▶ [Set problem]: Please set down exactly the lines of the listing below from the line containing "const whiteResin = new" through the line containing "for node in", both lines included, leaving out all other lines.
★ ★ ★
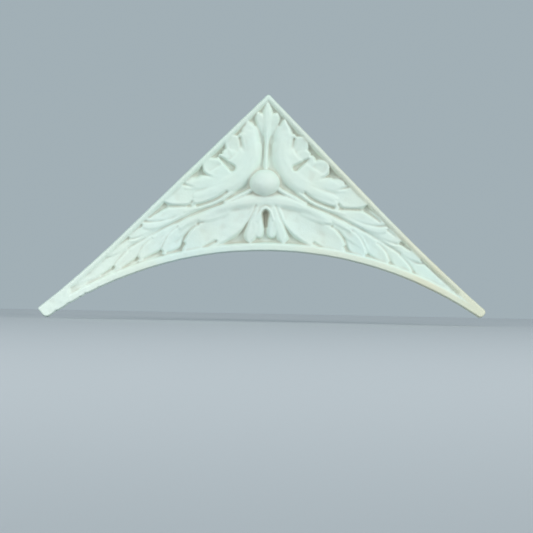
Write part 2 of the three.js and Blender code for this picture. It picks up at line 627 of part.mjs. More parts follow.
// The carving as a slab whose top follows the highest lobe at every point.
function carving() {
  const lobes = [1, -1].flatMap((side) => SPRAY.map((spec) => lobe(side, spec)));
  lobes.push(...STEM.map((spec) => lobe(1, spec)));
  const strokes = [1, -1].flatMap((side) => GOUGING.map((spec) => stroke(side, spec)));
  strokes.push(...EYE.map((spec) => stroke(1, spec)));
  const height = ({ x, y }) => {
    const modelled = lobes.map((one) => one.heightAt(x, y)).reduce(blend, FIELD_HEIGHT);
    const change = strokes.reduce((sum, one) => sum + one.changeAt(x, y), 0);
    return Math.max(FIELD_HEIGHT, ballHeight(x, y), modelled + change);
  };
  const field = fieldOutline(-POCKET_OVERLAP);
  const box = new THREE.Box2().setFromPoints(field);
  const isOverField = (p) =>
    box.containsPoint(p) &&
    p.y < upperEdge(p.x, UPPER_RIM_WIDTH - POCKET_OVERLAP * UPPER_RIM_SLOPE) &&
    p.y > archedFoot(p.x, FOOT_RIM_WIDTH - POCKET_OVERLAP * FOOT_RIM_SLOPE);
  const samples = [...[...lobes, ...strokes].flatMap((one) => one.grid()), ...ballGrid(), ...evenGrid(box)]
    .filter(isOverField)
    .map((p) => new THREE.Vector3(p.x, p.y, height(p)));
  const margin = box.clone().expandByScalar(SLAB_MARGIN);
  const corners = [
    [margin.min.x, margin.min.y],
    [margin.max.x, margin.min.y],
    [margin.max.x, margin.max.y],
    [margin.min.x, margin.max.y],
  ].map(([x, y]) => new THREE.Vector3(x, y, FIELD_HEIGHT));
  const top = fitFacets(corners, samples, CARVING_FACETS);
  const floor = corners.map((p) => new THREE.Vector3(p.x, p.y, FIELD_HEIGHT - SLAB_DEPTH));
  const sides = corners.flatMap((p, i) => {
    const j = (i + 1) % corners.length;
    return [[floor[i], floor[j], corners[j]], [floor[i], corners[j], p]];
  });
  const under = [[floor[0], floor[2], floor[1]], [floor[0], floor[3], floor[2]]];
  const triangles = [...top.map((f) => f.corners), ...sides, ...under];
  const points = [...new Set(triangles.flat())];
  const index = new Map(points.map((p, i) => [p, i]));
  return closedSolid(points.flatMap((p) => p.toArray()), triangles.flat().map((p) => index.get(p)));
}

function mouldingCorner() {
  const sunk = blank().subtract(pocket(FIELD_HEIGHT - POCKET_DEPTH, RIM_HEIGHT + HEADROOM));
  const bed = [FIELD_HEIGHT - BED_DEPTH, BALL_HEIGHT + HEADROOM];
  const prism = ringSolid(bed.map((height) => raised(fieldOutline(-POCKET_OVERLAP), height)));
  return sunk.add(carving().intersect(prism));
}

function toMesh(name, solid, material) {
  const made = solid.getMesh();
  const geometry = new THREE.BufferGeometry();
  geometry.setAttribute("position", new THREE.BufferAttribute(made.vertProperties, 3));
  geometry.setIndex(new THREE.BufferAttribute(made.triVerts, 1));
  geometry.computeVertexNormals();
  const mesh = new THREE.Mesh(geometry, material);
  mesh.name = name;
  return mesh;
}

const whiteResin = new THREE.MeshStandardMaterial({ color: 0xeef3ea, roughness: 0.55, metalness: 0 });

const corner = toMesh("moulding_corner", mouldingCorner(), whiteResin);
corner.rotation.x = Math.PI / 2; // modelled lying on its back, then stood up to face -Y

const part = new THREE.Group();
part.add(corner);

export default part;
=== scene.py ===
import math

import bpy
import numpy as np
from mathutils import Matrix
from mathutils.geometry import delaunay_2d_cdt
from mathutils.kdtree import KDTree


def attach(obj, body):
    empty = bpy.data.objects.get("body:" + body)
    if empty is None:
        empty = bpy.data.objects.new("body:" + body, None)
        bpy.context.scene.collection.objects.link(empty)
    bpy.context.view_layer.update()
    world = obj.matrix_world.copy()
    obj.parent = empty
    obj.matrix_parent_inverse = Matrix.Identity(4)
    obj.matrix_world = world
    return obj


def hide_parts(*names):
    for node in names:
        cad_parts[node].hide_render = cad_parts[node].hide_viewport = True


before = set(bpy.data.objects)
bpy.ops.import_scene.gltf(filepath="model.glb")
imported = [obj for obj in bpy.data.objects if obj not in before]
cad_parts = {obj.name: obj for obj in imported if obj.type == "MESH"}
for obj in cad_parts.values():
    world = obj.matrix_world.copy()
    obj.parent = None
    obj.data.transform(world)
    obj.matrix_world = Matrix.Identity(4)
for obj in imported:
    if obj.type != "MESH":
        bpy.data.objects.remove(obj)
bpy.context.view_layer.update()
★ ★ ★
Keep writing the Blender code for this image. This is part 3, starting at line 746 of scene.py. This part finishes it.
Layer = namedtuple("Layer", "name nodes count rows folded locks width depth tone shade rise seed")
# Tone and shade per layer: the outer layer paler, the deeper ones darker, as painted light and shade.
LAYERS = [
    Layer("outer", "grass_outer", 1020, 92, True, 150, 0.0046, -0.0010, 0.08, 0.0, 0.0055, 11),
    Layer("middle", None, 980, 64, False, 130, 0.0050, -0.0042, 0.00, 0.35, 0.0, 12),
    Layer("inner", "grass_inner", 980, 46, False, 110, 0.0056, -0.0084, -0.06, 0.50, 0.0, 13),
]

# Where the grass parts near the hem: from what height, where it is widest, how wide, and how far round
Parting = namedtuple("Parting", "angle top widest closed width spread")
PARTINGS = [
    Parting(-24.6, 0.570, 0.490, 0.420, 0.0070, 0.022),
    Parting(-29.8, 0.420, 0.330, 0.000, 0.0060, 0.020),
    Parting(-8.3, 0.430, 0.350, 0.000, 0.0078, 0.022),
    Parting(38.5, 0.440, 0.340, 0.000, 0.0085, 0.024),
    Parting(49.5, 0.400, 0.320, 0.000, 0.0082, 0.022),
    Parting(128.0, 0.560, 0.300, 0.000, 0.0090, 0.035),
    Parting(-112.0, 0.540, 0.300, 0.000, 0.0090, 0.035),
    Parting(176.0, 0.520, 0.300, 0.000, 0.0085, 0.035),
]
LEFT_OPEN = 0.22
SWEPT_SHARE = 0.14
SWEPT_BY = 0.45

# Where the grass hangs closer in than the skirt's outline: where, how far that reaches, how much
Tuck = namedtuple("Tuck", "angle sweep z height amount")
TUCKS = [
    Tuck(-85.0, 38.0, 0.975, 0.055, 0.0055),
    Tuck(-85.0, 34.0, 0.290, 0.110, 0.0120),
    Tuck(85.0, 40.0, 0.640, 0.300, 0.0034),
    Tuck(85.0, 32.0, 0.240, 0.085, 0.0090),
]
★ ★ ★
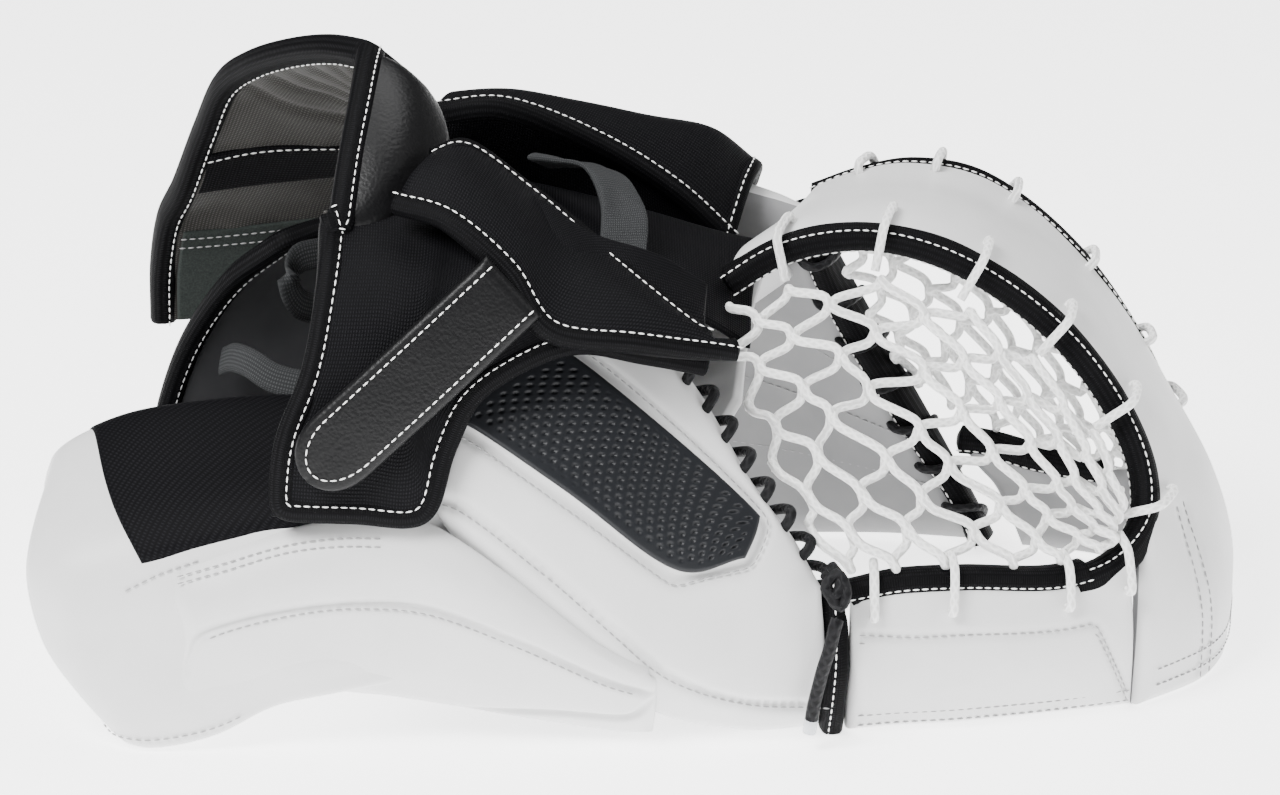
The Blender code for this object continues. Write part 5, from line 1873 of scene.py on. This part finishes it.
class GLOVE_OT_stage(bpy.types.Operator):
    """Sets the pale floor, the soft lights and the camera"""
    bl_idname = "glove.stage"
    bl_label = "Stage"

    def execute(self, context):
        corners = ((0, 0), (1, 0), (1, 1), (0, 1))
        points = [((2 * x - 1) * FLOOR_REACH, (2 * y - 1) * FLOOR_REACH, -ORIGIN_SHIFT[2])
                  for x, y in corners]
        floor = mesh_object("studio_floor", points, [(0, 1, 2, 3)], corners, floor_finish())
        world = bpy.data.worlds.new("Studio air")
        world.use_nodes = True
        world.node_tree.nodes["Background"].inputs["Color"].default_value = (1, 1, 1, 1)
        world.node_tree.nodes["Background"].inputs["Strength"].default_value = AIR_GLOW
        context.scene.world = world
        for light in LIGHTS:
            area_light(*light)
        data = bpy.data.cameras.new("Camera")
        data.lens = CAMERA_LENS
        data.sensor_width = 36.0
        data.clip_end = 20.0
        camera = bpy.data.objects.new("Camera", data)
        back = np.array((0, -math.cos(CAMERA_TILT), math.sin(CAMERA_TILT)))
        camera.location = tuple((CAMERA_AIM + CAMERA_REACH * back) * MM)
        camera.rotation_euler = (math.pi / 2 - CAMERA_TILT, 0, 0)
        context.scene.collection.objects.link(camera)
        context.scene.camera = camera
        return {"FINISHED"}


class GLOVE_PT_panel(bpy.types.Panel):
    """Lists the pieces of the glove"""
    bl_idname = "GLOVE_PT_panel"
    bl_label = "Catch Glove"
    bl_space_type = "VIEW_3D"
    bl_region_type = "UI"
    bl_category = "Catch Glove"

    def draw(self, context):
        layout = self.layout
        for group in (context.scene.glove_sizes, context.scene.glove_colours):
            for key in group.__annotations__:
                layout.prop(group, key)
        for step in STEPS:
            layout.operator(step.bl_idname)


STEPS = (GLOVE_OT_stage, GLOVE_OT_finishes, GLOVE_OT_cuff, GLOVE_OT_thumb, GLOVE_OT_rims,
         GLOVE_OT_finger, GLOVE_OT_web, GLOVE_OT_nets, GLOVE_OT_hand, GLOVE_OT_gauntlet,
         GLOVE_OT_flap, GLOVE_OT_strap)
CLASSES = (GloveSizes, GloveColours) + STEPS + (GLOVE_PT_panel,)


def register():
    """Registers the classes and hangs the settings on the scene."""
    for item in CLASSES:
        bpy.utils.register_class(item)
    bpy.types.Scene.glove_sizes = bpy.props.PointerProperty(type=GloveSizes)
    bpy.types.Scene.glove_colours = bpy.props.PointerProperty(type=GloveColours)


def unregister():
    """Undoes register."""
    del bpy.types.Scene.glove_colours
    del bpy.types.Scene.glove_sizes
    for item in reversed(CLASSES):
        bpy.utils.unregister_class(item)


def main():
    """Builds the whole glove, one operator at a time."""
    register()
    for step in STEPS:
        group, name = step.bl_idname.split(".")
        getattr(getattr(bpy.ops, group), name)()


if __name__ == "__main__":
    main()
★ ★ ★
▶ [Answer to this problem]:
const whiteResin = new THREE.MeshStandardMaterial({ color: 0xeef3ea, roughness: 0.55, metalness: 0 });

const corner = toMesh("moulding_corner", mouldingCorner(), whiteResin);
corner.rotation.x = Math.PI / 2; // modelled lying on its back, then stood up to face -Y

const part = new THREE.Group();
part.add(corner);

export default part;
=== scene.py ===
import math

import bpy
import numpy as np
from mathutils import Matrix
from mathutils.geometry import delaunay_2d_cdt
from mathutils.kdtree import KDTree


def attach(obj, body):
    empty = bpy.data.objects.get("body:" + body)
    if empty is None:
        empty = bpy.data.objects.new("body:" + body, None)
        bpy.context.scene.collection.objects.link(empty)
    bpy.context.view_layer.update()
    world = obj.matrix_world.copy()
    obj.parent = empty
    obj.matrix_parent_inverse = Matrix.Identity(4)
    obj.matrix_world = world
    return obj


def hide_parts(*names):
    for node in names:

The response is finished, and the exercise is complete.